Stable Diffusion Dataset
When we were trying to download the data set using the script laion400m-filtered-download-images.sh, we were getting an error that the source directory doesn't exist. Specifically, below command is failing, "rclone copy mlc-training:mlcommons-training-wg-public/stable_diffusion/datasets/laion-400m/moments-webdataset-filtered/ ${OUTPUT_DIR} --include="*.tar" -P"
Hi, were you able to get around it
@ahmadki both me and @nathanw-mlc tested the rclone commands and the scripts, and the data exists in the bucket (see attached)
What I did notice is that even the original scrips assumes that the destination directory /datasets/etcetc can be created, but unless the user is root, they won't have permissions to do so. Maybe this is the reason why it fails?
Hi,
I have used the same commands but still observing the same issue
Can those having issues please share the result of rclone version.
Here is the version
I just noticed that the update to the Dockerfile uses apt-get install to install Rclone. This install method installs an old version of Rclone (rclone v1.53.3-DEV) that doesn't process the rclone config create command correctly, resulting in Rclone attempting to connect to an AWS S3 bucket with the provided credentials, rather than a Cloudflare R2 bucket. Users need to be running v1.6x.x.

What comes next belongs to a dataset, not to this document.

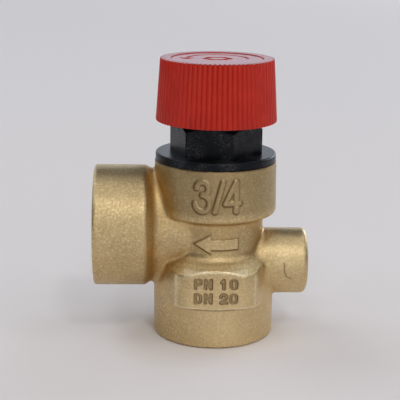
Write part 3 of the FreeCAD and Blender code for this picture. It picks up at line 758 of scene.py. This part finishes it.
def make_body():
    """Forging with its bores and threads."""
    margin = 1.5
    low = [edge - margin for edge in BODY_LOW]
    high = [edge + margin for edge in BODY_HIGH]
    body = skin("forged_body", forging, low, high, VOXEL)
    refine(body, forging, 1, worth_detail)
    refine(body, forging, 1, finest)
    cut(body, *body_cutters())
    body.data.materials.append(forged_brass())
    body.data.materials.append(turned_brass())
    body.data.polygons.foreach_set("material_index", machined(body.data).astype(np.int32))
    shade(body, 32)
    record_shade_and_wear(body, forging)
    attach(body, "body")
    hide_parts("valve_body")


def shade(piece, degrees):
    """Smooth shading, with edges sharper than an angle kept."""
    piece.data.shade_smooth()
    piece.data.set_sharp_from_angle(angle=math.radians(degrees))


# ---------------------------------------------------------------- cap

CAP_RIBS = 72
RIB_DEPTH = 0.36
CAP_BASE_R = 16.38
CAP_TOP_R = 15.28
CAP_BORE_R = 13.9
WEB_Z = 66.8
RECESS_Z = 68.5
RECESS_R = 11.4
BADGE_R = 12.4
STEM_HOLE_R = 3.4
RAMP_INNER_R = 9.6
RAMP_OUTER_R = 10.7
RAMP_FOOT_Z = 64.15
RAMP_LIFT = 2.0
RAMP_DEG = 70.0
RAMP_PEAK_DEG = 74.0
RAMP_DROP_DEG = 78.0
CAP_SEGMENTS = 8 * CAP_RIBS
CAM_STEPS = 360
GROOVE_SHARPNESS = 0.8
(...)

To make that happen, the Dockerfile should install Rclone with the install command we provide for all Rclone instructions: sudo -v ; curl https://rclone.org/install.sh | sudo bash
It worked for me, other users might have to clean the config files, before retrying with new rclone version
@ahmadki can we fix Dockerfile with @nathanw-mlc sugguestion sudo -v ; curl https://rclone.org/install.sh | sudo bash?
I genuinely dislike piping scripts from the internet into bash. Not only does it pose a security risk, but we also need to freeze rclone to a specific version.
https://github.com/mlcommons/training/pull/757 should work better.
Closing because #757 is merged.